Mettendo in relazione i dati, il quadro che ne esce è quello di un fallimento educativo colossale. Abbiamo insegnato alle ragazze a essere libere, a studiare (si laureano più e meglio dei maschi), a lavorare. Ma non abbiamo insegnato ai maschi ad accettare questa libertà. I dati sulle violenze sessuali e sulle molestie ci dicono che il rifiuto non è ancora un concetto assimilato. Vent’anni fa si parlava di “delitto d’onore” come un retaggio arcaico; oggi ci troviamo davanti a ragazzi che non sanno gestire un “no” senza andare in cortocircuito, che confondono il desiderio con il diritto di prelievo.
Qualcosa, però, si muove. Non diminuiscono i reati, ma cambia la reazione. Le donne non tacciono più. Le leggi sullo Stalking del 2009 e il Codice Rosso del 2019 hanno aperto una diga. Siamo passati dalle 5.200 denunce per stalking del primo anno a quasi 30.000 registrate tra il 2023 e il 2024. Funzionano gli ammonimenti del Questore (oltre 8.700 in due anni) e il numero verde 1522 ha visto le chiamate impennarsi del 57% nel 2024. La vergogna sta lasciando il posto alla consapevolezza. Le donne chiedono aiuto, lo Stato prova a rispondere. Ma la risposta non è ancora del tutto adeguata e, soprattutto, tempestiva e correttamente formata.
LEGGI CHE “CORRONO” E CULTURA CHE ARRANCA
Abbiamo un Paese dove le leggi corrono, ma la cultura arranca. Abbiamo strumenti potenti — denunce, ammonimenti, braccialetti elettronici — ma i numeri ci dicono che la radice del male è profonda. Dal quindicenne che pretende la password di Instagram al sessantenne che uccide la moglie malata, il filo rosso è l’idea del possesso. La donna come proprietà. Finché non cambierà questo pensiero, potremo scrivere tutte le norme che vogliamo, ma continueremo a contare le vittime.
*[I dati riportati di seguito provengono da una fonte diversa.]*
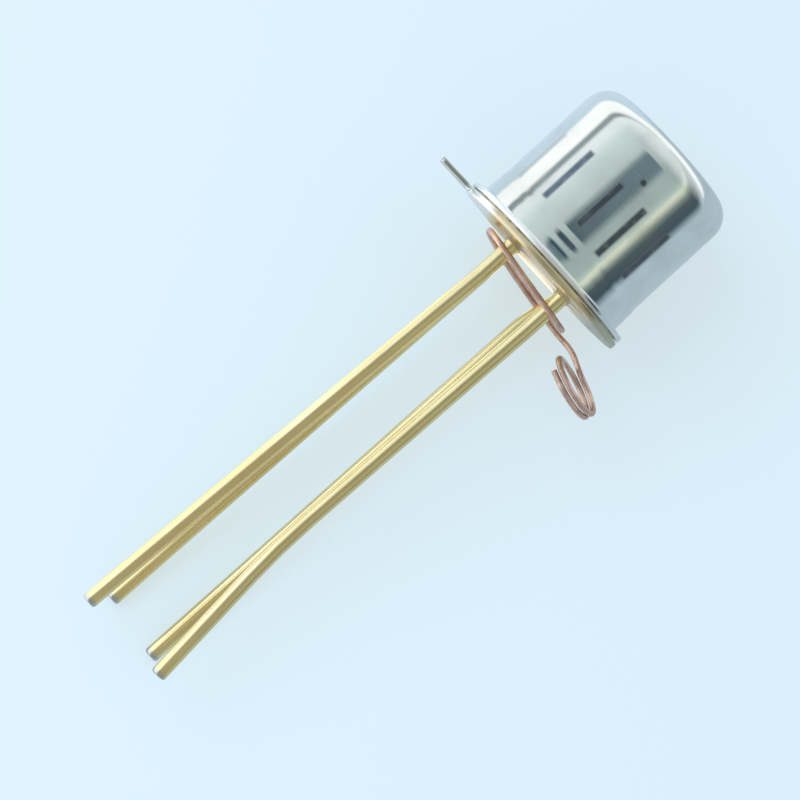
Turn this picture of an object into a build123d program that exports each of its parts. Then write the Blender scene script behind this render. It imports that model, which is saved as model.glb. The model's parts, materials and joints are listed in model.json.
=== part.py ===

L’Italia è cambiata, certo. È cambiata la facciata. Abbiamo leggi più severe, il Codice Rosso, le panchine rosse in ogni piazza. Ma la statistica non mente: la violenza sulle donne non è un’emergenza, è una struttura. Un pilastro marcio che regge ancora il tetto di troppe case italiane, e che i nostri figli, invece di abbattere, stanno ridipingendo con i colori del controllo digitale.